Somut olayda, istem dilekçesine ekli belgelerden de anlaşılacağı üzere, alacaklı banka ile aleyhine ihtiyati haciz istenenler arasında imzalanmış bulunan kredi sözleşmesi çerçevesinde tahakkuk eden alacak tutarları için borçlulara hesap kat ihtarı gönderilmiştir. İhtiyati haciz taleplerinde tam bir ispatın aranmasının gerekmediği, yaklaşık ispatın yeterli olduğu da dikkate alındığında, hesap kat ihtarında belirtilen ve ödenmediği ileri sürülen alacak tutarı için alacaklı bankanın ihtiyati haciz talebinde bulunmasında yasaya aykırı bir yön bulunmamaktadır. Bu suretle, hesap kat ihtarının gönderilmesiyle birlikte borcun muaccel olduğunun, bu suretle borcun varlığının tespitinin yargılamaya muhtaç olduğu yönündeki gerekçenin yerinde bulunmadığının kabulü gerekir. İİK"nın 257. maddesinin ikinci fıkrasında borçlunun muayyen yerleşim yeri yoksa, borçlunun taahhütlerinden kurtulmak maksadiyle mallarını gizlemeğe, kaçırmağa veya kendisi kaçmağa hazırlanır yahut kaçar ya da bu maksatla alacaklının haklarını ihlal eden hileli işlemlerde bulunursa vadesi gelmemiş borçtan dolayı ihtiyati haciz istenebileceği düzenlenmiş olup, somut olayda borcun vadesinin gelmediği söylenemeyeceğinden mahkemenin uygulama yeri bulunmayan adı geçen hükme istinaden borçluların mal kaçırma girişimlerinin bulunmadığı gerekçesi de yerinde görülmemiştir. Ayrıca, kredi sözleşmesi, ipotek belgeleri ve hesap kat ihtarının aleyhine ihtiyati haciz istenenlere tebliğine dair tebligat evrakları getirtilerek kefiller yönünden 6098 sayılı Türk Borçlar Kanununun 586/1. maddesi uyarınca değerlendirme yapılması gerektiğinden eksik inceleme ile talebin reddedilmesi de doğru olmamış, bozmayı gerektirmiştir.

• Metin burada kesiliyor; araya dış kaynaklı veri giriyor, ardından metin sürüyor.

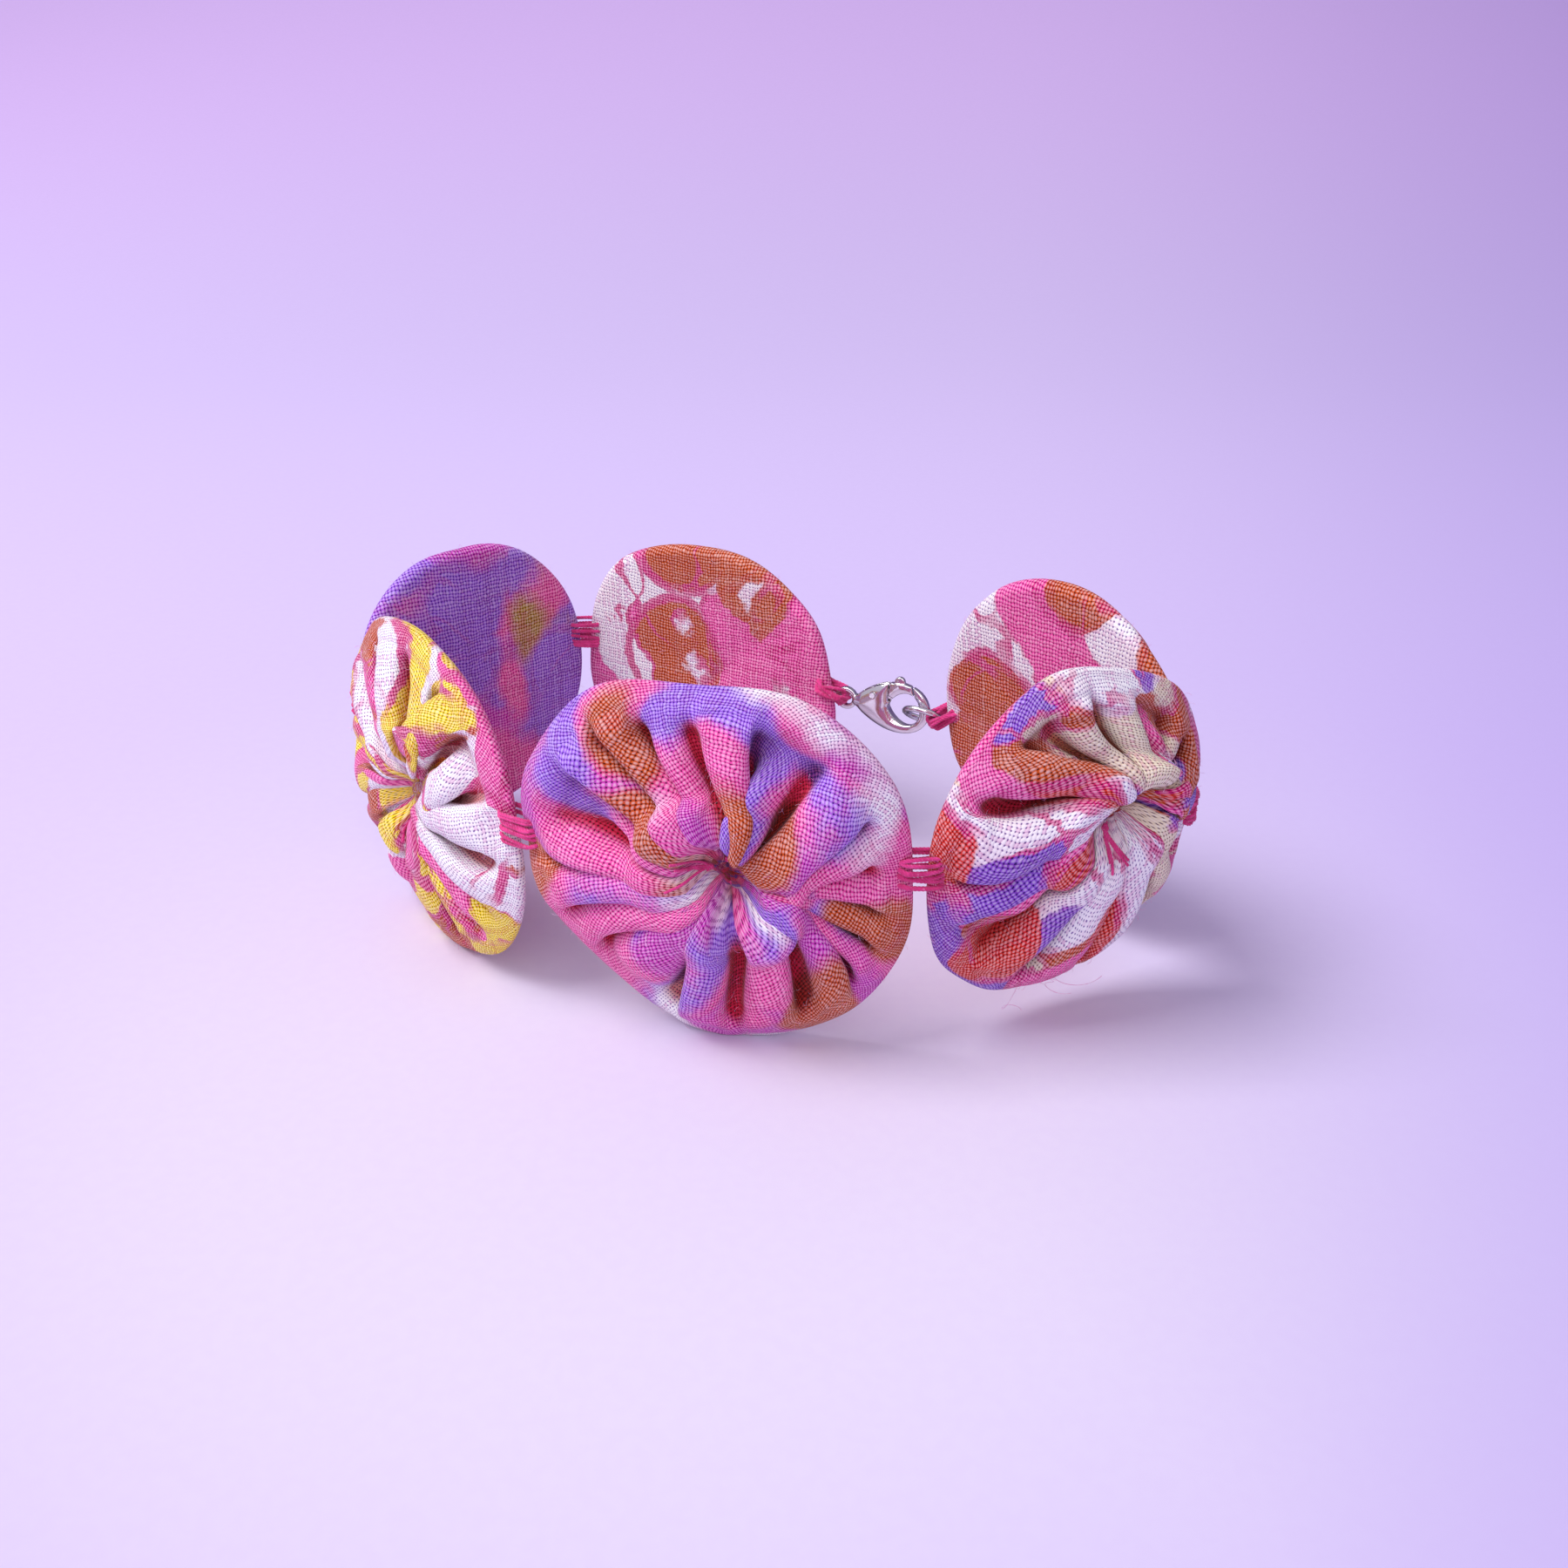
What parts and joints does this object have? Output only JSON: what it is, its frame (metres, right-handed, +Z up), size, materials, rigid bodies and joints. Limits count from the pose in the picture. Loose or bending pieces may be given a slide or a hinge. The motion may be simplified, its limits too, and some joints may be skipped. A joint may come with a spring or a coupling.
{
  "type": "fabric puff bracelet",
  "caption": "Wristlet of gathered round cotton puffs stitched edge to edge, closed by a small lobster clasp on a jump ring; it stands on its edge.",
  "frame": {"origin": "centre of the footprint, on the surface it stands on", "axes": "+Z up, +X to the right along the long side, -Y to the front puff, with the clasp at the back"},
  "size_m": [0.074, 0.0546, 0.0328],
  "materials": {
    "printed_cotton_front": "printed plain-weave cotton, matt",
    "printed_cotton_right": "printed plain-weave cotton, matt",
    "printed_cotton_back_right": "printed plain-weave cotton, matt",
    "printed_cotton_back": "printed plain-weave cotton, matt",
    "printed_cotton_back_left": "printed plain-weave cotton, matt",
    "printed_cotton_left": "printed plain-weave cotton, matt",
    "sewing_thread": "twisted magenta sewing thread",
    "silver_metal": "polished silver-coloured plating"
  },
  "bodies": {
    "front": {"front_puff": "printed_cotton_front", "front_gathering_thread": "sewing_thread", "front_left_stitches": "sewing_thread", "front_right_stitches": "sewing_thread"},
    "left": {"left_puff": "printed_cotton_left", "left_gathering_thread": "sewing_thread", "left_stitches": "sewing_thread"},
    "back_left": {"back_left_puff": "printed_cotton_back_left", "back_left_gathering_thread": "sewing_thread", "back_left_stitches": "sewing_thread"},
    "back": {"back_puff": "printed_cotton_back", "back_gathering_thread": "sewing_thread", "clasp_thread": "sewing_thread"},
    "clasp": {"clasp_body": "silver_metal", "clasp_pin": "silver_metal", "clasp_spring": "silver_metal"},
    "lever": {"clasp_lever": "silver_metal"},
    "right": {"right_puff": "printed_cotton_right", "right_gathering_thread": "sewing_thread", "right_stitches": "sewing_thread"},
    "back_right": {"back_right_puff": "printed_cotton_back_right", "back_right_gathering_thread": "sewing_thread", "ring_thread": "sewing_thread"},
    "ring": {"jump_ring": "silver_metal"}
  },
  "joints": [
    {"name": "front_left_join", "type": "hinge", "parent": "front", "child": "left", "pos_m": [-0.01771, -0.01699, 0.0176], "axis": [0, 0, 1], "range_deg": [-10, 10]},
    {"name": "left_join", "type": "hinge", "parent": "left", "child": "back_left", "pos_m": [-0.03669, 0.00865, 0.0176], "axis": [0, 0, 1], "range_deg": [-7.62, 7.62]},
    {"name": "back_left_join", "type": "hinge", "parent": "back_left", "child": "back", "pos_m": [-0.01743, 0.02611, 0.0176], "axis": [0, 0, 1], "range_deg": [-1.61, 1.61]},
    {"name": "clasp_swing", "type": "hinge", "parent": "back", "child": "clasp", "pos_m": [0.00841, 0.01024, 0.017], "axis": [0, 0, 1], "range_deg": [-3.71, 3.71]},
    {"name": "front_right_join", "type": "hinge", "parent": "front", "child": "right", "pos_m": [0.01354, -0.02387, 0.0176], "axis": [0, 0, 1], "range_deg": [-5.68, 5.68]},
    {"name": "right_join", "type": "hinge", "parent": "right", "child": "back_right", "pos_m": [0.03643, -0.01263, 0.0176], "axis": [0, 0, 1], "range_deg": [-4.98, 4.98]},
    {"name": "ring_swing", "type": "hinge", "parent": "back_right", "child": "ring", "pos_m": [0.0175, 0.00585, 0.0167], "axis": [0, 0, 1], "range_deg": [-2.67, 2.67]},
    {"name": "lever_pivot", "type": "hinge", "parent": "clasp", "child": "lever", "pos_m": [0.01174, 0.00863, 0.01805], "axis": [0.4352, 0.9003, 0], "range_deg": [0, 12], "stiffness_Nm_per_rad": 0.0005, "springref_deg": -5.73, "deforming": ["clasp_spring"]}
  ],
  "couplings": [
    {"joint": "left_join", "follows": "front_left_join", "ratio": -0.761},
    {"joint": "back_left_join", "follows": "front_left_join", "ratio": -0.16},
    {"joint": "clasp_swing", "follows": "front_left_join", "ratio": 0.37},
    {"joint": "front_right_join", "follows": "front_left_join", "ratio": 0.567},
    {"joint": "right_join", "follows": "front_left_join", "ratio": 0.497},
    {"joint": "ring_swing", "follows": "front_left_join", "ratio": 0.266}
  ]
}
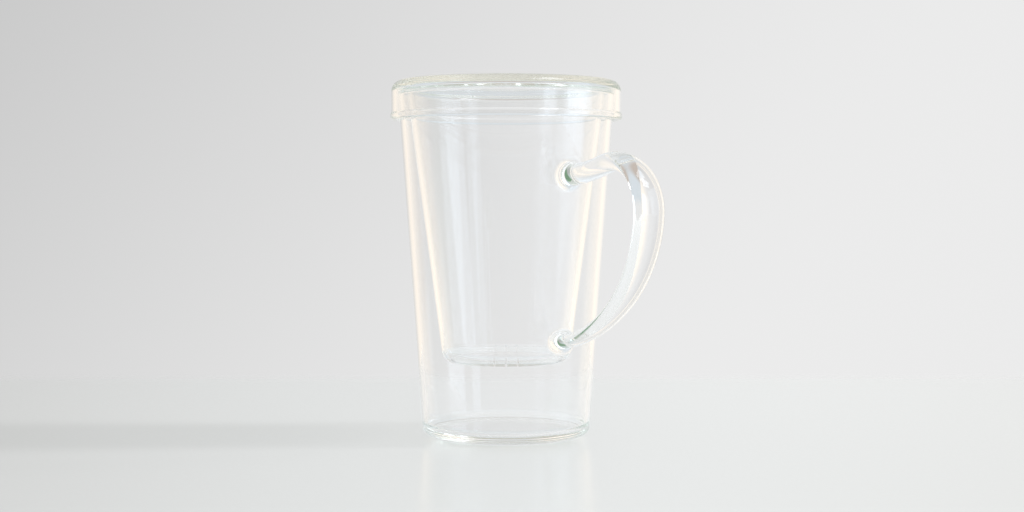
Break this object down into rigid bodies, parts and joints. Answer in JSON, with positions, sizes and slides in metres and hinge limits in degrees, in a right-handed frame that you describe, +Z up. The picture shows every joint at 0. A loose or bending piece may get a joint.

SONUÇ: Yukarıda açıklanan nedenlerle, ihtiyati haciz isteyen vekilinin temyiz itirazlarının kabulü ile kararın ihtiyati haciz isteyen yararına BOZULMASINA, ödediği temyiz peşin harcın isteği halinde temyiz edene iadesine, 14.01.2015 tarihinde oybirliğiyle karar verildi.